What This Looks Like
The user runs the same or comparable task more than once and gets outputs that vary beyond what the task can tolerate. The answers may differ in decision, structure, content, classification, recommendation, cited evidence, or level of detail even though the user expected a stable result.
Why It Matters
Some variation is normal in AI output, but too much variation makes a workflow hard to trust. Users cannot tell which answer to use, whether the system is following the same rules, or whether downstream decisions are stable enough to automate, review, or report.
Structural Signal
Comparable inputs under comparable constraints produce outputs that are not equivalent enough for the task.
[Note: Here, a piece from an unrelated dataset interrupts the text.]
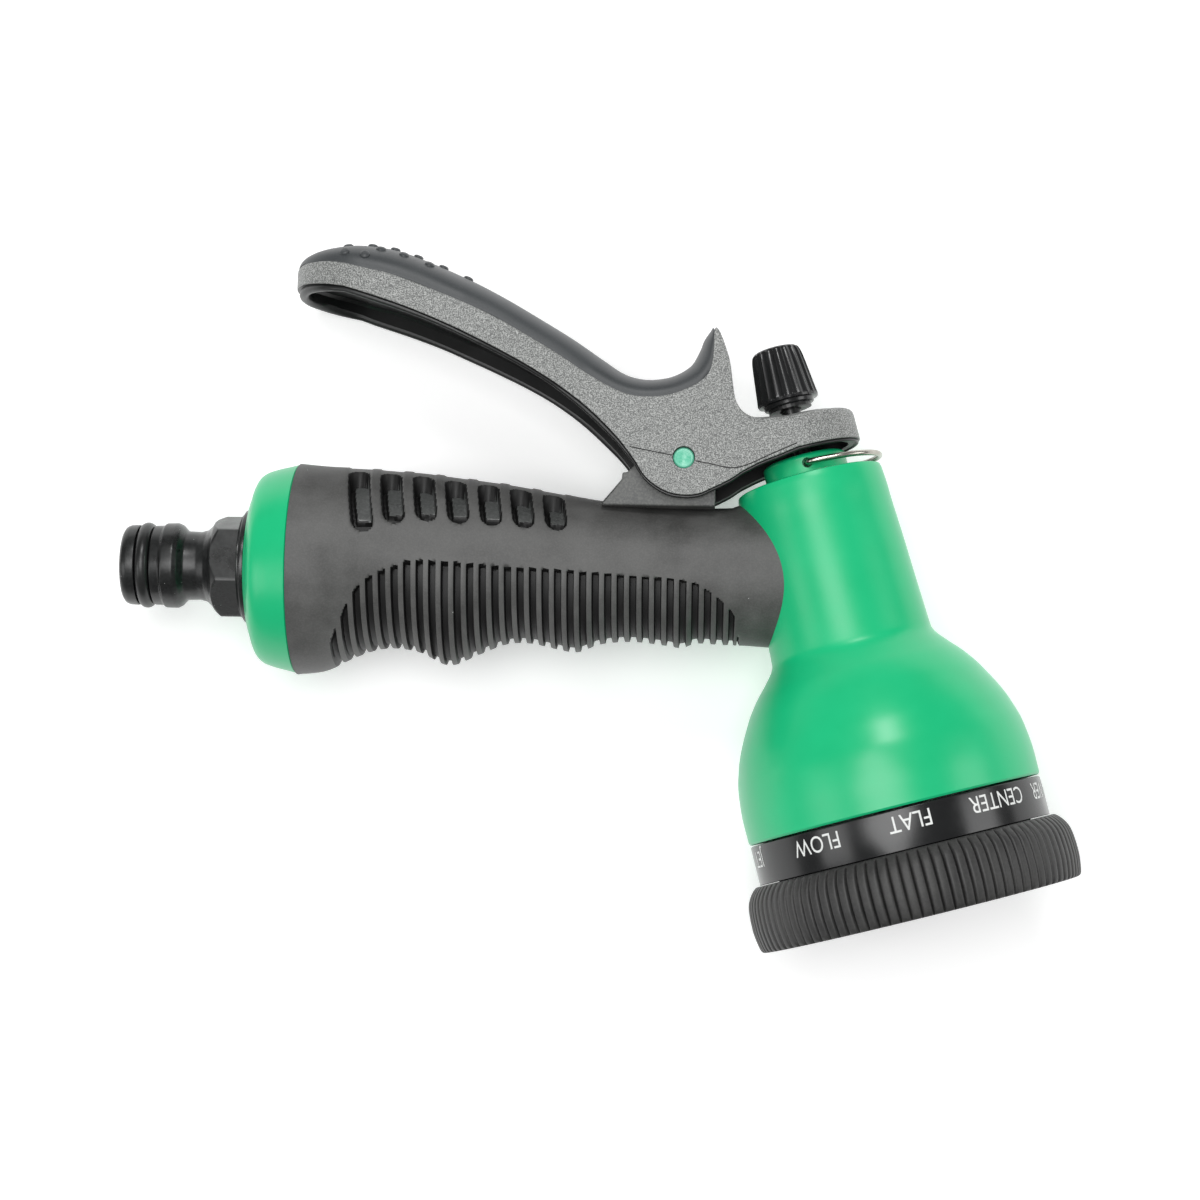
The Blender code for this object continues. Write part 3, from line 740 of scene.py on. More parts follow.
@dataclass
class Grip:
    """Soft sleeve of the handle, with hand slots on its back and ribs under the fingers.

    Attributes:
        stations: Rows of (x, top y, bottom y, half width across).
        arch: Upper ends of the grooves on each side, as (x, y).
        slots: Lower end of each slot, as (x, y).
    """

    bore: float = 10.5
    stations: tuple = (
        (37.3, 21.35, -22.0, 21.5), (43.0, 20.9, -21.2, 20.6), (48.0, 20.75, -18.8, 19.4),
        (52.5, 20.6, -17.0, 18.5), (57.0, 20.3, -16.3, 17.8), (62.5, 20.0, -17.1, 17.2),
        (68.5, 19.3, -19.6, 16.7), (74.5, 18.6, -17.3, 16.1), (80.0, 17.9, -15.1, 15.6),
        (85.0, 17.1, -14.8, 15.2), (91.0, 16.1, -16.0, 14.7), (94.8, 15.4, -16.4, 14.3),
        (99.5, 14.7, -14.7, 13.9), (106.0, 14.0, -14.1, 13.4), (113.0, 13.6, -14.8, 12.9),
        (116.0, 13.5, -15.2, 12.7), (119.0, 13.5, -14.2, 12.6), (124.0, 13.6, -14.4, 12.4),
        (131.0, 14.0, -14.5, 12.2), (139.0, 14.4, -14.8, 12.0),
    )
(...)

The issue is not merely that wording differs; it is that the variation changes meaning, decision, structure, or workflow usability.
Common Triggers
- The prompt leaves important criteria underspecified
- Sampling or routing differences change the response path
- The task has multiple valid interpretations
- Hidden context, memory, or tool results differ between runs
- The model is asked to make judgment calls without a stable rubric
- The workflow lacks a variance tolerance or reconciliation step
When to Use This Issue
Use this Issue when repeated or comparable runs vary enough to undermine trust, review, automation, or decision-making.
When Not to Use This Issue
Do not use this Issue for harmless wording variation. Do not use it when a visible input, prompt, model, or source change explains the difference. This Issue applies when variation exceeds what the task can tolerate.